アタシは元々料理人だったから、どこかにカフェは出したいなーとは元々考えてたのね。
でも、そんな経験もあって”ここにひと休みできる場所があったらいいよなー”と思って、ライダーズハウスとして店を出したってワケ。そしたらけっこう反響があってさー。よかったよ。」
シェフのマスターが作ったとろとろ卵のハヤシライスは、確かに絶品であった。
「ほーそうだったんですか…。」
ここに泊まる事にしてよかった。と、心の底で思った。
「時期が違うと、ここから沈む夕陽が見られるんだ。夏場だと、山の向こうなんだけどね。それはそれで、真っ赤に染まる雲がブアーッと見えてさぁ。
日によって波の動きも違うし、面白いんだよね。”飽きない?”なんてたまに言われるけどさ、もうっぜんっぜん飽きない!」
更には、今までに2度、蜃気楼も見れたらしい。「もう朝起きたら、海の向こうにビルがグァーッて建ってて! “うわぁーすごいなんかデッカイ豪華客船があるー!”なんて騒いじゃってさぁ。
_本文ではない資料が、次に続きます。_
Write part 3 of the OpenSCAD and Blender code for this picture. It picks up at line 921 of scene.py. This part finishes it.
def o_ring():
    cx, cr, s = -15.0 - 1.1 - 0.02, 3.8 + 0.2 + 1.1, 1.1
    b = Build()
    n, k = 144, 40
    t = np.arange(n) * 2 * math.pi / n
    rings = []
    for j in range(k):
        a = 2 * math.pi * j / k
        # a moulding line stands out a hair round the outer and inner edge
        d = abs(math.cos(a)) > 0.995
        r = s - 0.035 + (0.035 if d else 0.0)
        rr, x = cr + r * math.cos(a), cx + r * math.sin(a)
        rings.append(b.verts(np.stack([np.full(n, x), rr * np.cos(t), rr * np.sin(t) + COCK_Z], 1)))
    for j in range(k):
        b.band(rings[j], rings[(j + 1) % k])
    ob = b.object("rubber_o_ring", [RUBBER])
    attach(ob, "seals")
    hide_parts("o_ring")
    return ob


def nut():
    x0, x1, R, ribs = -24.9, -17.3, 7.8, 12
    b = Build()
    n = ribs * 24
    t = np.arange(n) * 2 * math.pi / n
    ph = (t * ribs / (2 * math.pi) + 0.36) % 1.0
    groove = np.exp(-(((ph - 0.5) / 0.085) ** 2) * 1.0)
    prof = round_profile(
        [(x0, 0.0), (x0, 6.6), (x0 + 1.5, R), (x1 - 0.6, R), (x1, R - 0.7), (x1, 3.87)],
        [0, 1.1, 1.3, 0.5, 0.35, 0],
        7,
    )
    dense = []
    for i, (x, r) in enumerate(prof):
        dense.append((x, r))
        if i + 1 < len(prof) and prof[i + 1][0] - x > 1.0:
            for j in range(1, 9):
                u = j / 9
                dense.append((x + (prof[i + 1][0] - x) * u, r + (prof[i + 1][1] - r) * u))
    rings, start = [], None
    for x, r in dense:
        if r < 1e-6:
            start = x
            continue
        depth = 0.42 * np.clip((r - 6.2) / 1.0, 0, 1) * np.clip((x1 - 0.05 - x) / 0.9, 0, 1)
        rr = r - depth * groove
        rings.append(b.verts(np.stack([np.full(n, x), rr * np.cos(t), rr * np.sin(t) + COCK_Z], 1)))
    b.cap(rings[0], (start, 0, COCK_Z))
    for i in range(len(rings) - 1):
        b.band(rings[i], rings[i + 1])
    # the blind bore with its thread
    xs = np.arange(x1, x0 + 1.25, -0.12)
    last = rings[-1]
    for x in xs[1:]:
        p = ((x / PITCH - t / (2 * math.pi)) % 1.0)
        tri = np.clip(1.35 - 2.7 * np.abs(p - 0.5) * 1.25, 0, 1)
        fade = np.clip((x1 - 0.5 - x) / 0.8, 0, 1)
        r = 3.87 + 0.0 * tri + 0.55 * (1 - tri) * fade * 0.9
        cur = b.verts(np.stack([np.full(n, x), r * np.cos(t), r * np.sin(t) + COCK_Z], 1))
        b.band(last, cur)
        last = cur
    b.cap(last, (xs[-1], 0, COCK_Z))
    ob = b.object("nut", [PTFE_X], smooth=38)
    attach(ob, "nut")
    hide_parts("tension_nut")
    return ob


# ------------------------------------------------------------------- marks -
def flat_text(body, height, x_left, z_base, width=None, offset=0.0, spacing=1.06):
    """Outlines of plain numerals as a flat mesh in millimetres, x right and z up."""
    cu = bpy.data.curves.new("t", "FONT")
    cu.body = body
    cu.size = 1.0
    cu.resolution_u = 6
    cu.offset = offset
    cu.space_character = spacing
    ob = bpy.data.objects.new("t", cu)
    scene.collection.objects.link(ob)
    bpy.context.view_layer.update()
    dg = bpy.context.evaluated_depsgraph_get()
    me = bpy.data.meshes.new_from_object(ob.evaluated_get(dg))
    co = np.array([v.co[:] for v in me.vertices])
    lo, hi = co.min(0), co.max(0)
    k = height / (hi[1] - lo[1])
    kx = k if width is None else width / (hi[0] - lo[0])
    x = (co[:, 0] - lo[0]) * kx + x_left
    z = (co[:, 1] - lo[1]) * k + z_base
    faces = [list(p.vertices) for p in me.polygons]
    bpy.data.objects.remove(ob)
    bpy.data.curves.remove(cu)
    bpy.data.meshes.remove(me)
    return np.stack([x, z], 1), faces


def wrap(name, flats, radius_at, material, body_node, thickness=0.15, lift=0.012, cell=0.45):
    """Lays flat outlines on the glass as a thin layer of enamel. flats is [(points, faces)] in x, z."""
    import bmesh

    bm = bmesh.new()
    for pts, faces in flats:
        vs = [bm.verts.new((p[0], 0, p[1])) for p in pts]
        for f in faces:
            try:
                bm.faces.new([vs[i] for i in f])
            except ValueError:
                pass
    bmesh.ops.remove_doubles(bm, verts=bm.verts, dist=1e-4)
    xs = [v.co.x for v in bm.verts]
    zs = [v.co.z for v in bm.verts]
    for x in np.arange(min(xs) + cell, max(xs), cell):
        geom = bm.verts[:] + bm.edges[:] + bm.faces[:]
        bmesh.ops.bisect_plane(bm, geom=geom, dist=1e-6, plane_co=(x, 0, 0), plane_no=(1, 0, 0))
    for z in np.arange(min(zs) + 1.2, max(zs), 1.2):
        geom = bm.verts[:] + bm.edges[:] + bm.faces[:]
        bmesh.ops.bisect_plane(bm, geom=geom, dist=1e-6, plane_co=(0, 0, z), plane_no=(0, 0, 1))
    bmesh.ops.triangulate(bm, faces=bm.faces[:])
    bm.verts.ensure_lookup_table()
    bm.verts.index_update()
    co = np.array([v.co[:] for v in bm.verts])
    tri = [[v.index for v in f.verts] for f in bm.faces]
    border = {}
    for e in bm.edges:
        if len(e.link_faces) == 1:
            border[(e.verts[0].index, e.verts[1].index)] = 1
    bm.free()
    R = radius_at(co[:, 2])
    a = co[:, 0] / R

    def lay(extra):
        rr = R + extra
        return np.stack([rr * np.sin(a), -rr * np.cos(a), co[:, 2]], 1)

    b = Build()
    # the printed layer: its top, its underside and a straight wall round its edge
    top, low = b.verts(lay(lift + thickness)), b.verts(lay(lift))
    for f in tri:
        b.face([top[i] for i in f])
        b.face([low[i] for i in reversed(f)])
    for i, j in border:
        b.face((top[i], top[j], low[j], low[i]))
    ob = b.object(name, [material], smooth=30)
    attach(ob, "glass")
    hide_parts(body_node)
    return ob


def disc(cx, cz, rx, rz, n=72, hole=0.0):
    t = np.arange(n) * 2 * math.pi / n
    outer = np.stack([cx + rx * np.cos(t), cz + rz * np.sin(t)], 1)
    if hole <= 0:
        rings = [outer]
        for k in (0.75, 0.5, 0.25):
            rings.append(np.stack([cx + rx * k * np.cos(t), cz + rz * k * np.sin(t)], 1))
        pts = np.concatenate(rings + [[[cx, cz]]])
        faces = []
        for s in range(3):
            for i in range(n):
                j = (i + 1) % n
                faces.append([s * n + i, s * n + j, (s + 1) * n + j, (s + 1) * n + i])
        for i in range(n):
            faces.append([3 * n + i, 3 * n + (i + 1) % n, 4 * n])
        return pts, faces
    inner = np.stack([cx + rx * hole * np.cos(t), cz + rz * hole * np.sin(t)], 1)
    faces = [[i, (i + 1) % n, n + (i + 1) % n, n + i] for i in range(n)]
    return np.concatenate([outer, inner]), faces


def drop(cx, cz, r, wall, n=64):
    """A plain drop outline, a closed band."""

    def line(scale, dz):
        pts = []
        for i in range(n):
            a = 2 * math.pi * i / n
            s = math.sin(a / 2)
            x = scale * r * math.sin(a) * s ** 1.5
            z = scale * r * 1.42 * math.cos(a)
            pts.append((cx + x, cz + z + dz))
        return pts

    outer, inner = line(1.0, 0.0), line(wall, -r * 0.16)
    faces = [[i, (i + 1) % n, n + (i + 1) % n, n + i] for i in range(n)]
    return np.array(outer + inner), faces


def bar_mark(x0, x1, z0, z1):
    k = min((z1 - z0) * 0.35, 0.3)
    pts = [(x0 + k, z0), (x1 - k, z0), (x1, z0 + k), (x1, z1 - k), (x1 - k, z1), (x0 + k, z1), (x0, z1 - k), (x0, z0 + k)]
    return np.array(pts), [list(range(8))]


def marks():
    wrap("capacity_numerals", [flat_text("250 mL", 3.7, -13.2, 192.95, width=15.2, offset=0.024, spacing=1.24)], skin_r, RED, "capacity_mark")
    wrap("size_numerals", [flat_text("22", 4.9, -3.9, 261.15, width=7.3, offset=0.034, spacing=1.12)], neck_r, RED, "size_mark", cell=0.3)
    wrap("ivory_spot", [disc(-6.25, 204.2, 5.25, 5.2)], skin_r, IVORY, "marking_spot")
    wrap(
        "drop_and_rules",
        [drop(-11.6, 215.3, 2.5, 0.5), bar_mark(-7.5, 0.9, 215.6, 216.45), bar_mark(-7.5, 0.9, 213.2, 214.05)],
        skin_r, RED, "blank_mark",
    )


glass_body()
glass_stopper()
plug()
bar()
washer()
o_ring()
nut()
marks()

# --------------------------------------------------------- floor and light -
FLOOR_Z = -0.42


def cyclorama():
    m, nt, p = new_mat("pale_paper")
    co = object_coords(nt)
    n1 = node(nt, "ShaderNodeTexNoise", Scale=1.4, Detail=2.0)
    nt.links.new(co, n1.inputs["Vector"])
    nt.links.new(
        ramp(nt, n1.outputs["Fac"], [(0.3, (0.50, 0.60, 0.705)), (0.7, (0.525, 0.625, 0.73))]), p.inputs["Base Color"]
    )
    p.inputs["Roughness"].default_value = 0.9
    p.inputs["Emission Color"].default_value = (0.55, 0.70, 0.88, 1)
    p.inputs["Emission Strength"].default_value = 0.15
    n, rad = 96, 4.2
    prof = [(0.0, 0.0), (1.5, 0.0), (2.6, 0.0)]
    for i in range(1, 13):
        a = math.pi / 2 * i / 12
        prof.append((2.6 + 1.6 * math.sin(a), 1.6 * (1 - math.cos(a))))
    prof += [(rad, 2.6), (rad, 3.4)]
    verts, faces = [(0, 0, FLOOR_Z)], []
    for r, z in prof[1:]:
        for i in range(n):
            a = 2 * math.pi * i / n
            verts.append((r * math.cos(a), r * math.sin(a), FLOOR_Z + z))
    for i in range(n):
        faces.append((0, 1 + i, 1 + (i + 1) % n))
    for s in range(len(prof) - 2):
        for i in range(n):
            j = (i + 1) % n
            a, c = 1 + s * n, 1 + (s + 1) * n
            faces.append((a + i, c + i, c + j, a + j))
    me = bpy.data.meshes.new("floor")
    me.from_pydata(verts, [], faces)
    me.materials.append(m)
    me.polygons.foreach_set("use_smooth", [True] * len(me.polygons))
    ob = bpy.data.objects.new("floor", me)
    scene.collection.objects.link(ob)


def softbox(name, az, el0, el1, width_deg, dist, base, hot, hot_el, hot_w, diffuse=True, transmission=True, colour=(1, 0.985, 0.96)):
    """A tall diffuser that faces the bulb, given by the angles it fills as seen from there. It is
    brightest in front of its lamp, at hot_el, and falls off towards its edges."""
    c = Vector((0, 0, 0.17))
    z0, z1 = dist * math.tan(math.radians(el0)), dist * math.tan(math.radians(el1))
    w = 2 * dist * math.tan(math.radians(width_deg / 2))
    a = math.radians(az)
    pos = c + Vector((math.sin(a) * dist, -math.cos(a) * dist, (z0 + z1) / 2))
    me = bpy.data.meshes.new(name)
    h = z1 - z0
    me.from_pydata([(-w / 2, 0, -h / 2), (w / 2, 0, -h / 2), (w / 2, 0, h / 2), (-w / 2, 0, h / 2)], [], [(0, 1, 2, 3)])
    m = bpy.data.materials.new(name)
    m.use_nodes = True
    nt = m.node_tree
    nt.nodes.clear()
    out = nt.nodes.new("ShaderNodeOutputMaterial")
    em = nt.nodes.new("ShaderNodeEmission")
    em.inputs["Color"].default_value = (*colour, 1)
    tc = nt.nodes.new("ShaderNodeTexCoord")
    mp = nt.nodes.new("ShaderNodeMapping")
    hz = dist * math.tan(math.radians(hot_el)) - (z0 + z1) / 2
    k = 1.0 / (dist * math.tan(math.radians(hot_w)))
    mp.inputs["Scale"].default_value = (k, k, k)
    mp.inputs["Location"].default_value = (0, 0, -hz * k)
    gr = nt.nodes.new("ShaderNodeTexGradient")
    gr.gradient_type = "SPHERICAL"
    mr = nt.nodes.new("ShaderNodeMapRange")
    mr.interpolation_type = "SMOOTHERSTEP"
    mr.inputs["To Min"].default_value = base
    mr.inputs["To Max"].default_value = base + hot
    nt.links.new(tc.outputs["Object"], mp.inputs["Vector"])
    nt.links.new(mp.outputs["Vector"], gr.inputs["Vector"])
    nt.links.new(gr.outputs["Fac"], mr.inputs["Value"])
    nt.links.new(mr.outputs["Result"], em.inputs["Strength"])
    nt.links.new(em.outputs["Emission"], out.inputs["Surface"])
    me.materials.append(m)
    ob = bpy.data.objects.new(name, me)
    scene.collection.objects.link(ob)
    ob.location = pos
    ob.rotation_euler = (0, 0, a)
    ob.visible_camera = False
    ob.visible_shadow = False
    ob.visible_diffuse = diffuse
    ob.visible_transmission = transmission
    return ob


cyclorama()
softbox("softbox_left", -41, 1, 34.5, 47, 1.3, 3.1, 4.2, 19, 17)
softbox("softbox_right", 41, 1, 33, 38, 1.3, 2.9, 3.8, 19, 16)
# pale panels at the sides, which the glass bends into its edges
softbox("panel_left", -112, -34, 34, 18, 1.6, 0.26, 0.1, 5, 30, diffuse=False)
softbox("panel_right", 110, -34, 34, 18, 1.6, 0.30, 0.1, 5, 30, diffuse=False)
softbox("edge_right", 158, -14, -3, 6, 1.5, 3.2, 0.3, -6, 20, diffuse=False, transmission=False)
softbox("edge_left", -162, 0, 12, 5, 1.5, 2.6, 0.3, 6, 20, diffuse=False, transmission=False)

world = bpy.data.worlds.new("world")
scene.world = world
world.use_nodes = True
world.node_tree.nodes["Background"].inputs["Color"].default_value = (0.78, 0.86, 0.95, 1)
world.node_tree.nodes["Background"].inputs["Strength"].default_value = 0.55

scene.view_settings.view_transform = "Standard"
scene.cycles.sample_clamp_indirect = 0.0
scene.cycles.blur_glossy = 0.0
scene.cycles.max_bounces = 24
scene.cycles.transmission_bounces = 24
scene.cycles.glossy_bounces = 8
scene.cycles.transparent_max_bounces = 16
」と興奮気味に話してくれた。
「俺もいつか家を建てるなら、海のそばって決めてるんですよ。すっごく羨ましいなぁ。」
「あっ海好きなんだ。」
「ええ、やっぱり海の近くで生まれたから、ですかね。山も好きなんですが、やっぱり海なし県だと妙に心細くなっちゃう時があって。」
海なし県には申し訳ないが、事実である。マスターは笑いながら聞いていた。
「だからもう、今のマスターの生活は、俺の憧れそのものですよ。」
「そーなんだ。へへアタシも海だぁいすきだったから!
海の中で生活したいと思ってたぐらいだもん! こう、ガラス張りの水槽みたいなの作ってさ、気圧調整して浮上できるようにして。浮上したら買い出ししたり、釣りしたりして。それで、また海に潜って料理して…!
…ま、50年後にはできるかもね、そんなことも。」
子どものような目をして、往時の夢を楽しげに語り続けるマスター。
…素敵な方だ。
~~
その夜。
NM4に乗ってきた壮年のお客さんと話しながら、堤防に寝転がって満天の星空を見物していた。
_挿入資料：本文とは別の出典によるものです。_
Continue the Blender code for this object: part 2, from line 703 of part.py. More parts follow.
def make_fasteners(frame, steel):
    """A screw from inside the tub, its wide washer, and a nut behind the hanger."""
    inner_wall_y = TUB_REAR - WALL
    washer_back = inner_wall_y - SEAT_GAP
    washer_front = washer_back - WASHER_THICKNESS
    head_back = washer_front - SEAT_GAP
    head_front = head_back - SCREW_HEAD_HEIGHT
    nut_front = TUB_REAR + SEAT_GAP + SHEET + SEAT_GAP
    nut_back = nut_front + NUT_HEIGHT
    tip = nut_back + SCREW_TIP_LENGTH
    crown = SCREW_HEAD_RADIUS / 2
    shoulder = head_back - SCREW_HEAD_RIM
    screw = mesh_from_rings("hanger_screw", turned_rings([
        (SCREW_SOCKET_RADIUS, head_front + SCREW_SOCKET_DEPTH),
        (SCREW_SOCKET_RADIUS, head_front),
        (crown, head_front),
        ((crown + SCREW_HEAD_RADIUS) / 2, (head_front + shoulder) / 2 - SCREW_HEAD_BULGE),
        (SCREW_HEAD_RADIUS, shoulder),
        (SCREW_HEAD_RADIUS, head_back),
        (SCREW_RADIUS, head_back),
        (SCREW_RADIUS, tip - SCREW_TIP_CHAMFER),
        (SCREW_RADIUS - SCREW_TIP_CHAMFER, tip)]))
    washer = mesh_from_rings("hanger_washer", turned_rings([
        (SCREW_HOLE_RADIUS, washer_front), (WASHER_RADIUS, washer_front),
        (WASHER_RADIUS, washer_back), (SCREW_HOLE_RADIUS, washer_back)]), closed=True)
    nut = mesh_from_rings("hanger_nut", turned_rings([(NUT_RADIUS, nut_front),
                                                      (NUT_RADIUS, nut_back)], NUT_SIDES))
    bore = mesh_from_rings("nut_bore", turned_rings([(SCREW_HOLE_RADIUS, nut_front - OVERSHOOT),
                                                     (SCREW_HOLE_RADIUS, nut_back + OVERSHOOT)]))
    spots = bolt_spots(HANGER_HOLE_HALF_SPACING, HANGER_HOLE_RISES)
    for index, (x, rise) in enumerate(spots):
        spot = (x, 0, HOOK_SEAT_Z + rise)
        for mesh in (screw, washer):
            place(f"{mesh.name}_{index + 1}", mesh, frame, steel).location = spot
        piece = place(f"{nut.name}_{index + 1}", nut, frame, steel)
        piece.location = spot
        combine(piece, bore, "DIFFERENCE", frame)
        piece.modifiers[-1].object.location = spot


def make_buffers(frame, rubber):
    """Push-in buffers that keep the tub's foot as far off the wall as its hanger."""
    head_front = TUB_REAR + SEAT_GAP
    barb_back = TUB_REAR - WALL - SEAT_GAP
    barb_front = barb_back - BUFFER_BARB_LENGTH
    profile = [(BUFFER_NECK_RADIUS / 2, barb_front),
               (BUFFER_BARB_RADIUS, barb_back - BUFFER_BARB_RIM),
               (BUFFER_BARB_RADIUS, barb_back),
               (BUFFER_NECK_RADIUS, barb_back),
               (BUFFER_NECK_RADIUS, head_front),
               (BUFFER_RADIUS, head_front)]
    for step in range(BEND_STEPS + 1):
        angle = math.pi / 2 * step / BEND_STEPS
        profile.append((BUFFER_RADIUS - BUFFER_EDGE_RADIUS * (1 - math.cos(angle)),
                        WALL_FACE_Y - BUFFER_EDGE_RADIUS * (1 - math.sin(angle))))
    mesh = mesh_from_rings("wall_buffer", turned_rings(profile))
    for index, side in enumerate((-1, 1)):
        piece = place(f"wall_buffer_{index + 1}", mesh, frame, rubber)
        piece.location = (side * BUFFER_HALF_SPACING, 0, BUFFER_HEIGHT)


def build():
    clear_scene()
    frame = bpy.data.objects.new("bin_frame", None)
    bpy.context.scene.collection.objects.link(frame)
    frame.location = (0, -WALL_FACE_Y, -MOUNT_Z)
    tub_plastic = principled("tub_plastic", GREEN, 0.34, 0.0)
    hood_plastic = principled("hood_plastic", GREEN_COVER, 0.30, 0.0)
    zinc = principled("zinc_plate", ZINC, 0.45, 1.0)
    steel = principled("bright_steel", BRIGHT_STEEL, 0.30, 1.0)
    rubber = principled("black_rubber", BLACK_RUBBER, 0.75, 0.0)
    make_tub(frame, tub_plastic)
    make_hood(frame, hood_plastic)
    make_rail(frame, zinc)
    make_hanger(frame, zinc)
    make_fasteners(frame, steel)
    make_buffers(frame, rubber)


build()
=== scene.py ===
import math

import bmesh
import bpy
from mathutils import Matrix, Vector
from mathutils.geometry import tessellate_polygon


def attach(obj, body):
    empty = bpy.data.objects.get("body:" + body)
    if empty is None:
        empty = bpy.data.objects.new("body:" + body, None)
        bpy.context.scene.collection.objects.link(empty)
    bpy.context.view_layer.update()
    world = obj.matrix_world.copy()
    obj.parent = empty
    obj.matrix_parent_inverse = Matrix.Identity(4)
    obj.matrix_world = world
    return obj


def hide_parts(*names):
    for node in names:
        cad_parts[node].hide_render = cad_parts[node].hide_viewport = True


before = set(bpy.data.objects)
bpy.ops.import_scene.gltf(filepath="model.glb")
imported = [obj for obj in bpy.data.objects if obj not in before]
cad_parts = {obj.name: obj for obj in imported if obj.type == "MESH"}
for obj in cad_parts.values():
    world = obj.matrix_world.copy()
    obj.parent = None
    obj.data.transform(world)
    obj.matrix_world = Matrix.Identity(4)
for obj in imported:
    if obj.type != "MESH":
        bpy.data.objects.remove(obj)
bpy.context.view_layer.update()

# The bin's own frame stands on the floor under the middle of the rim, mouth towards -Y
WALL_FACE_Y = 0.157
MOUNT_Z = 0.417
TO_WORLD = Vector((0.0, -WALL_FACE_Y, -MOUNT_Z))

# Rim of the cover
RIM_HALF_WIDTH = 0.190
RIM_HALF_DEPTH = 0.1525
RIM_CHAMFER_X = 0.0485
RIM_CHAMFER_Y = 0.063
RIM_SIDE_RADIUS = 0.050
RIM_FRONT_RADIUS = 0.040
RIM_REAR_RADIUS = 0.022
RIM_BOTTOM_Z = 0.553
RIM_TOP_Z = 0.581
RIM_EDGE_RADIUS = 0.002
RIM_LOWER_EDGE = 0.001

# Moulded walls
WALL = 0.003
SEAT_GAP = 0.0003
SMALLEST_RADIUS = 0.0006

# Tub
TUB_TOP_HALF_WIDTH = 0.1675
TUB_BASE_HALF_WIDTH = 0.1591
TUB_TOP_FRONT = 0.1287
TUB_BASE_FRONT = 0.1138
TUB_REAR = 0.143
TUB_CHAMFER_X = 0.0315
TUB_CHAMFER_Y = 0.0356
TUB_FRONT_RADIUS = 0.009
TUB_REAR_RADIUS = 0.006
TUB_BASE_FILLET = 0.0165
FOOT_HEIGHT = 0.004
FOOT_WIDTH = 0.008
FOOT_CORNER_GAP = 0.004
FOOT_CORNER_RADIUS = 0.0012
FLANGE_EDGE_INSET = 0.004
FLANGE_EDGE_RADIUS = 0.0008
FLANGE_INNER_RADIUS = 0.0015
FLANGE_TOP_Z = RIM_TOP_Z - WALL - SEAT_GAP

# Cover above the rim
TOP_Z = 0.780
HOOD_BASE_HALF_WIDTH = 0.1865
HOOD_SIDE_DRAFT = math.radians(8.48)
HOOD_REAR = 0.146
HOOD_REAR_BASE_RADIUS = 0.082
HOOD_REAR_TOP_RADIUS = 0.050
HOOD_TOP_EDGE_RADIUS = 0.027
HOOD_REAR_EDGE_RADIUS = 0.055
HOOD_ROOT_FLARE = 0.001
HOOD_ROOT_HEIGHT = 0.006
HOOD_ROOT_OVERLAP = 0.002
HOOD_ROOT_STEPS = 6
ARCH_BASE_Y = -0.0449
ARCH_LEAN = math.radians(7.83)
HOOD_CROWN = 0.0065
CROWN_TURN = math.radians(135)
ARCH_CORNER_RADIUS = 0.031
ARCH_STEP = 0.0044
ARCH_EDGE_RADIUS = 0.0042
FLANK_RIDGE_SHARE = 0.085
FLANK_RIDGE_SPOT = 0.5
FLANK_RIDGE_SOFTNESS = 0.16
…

おじさんは薬剤学を学ぶ一家のお父さんだそうで、息子さん娘さんともども、私とは違い熱心に勉強する家庭。だから、お互いに”そんな世界があるんだ”とため息をつきながら、思い出話、これからの話を語り合う。
その中で、おじさんはこんなことを言っていた。
「もし今、タイムマシーンがあってさ、3,000万出したらキミと同じ25歳に戻してあげるよって言われたら、迷わず使うね。後悔いっぱいだからさ。
逆に言うと、今の君には、3,000万の価値があるってことなんだよ。」
旅の途中で”若いっていいね”とは幾度も言われたが、ハッとさせられたのは初めてだった。
きっと年をとれば、こう言われた意味ももっと理解できるのだろうが…。理解したとしても、同情するような境遇にはなりたくないな。そう、声をかけてくれた方々のためにも、俺は、後悔しない人生を過ごしたい。
「…なるほど………。」
「天の川なんて、初めて見ましたよ。」
「俺も、いつぶりかなぁ。こんなに気持ちよく星を見たの。
昔はさ、”あー暑さ早く終わんねーかなー、来年の夏はなにしよーかなー。”なんて思ってたけどさ、今はこう思っちゃうもん。”あと何回、夏があるんだろうな…”って。」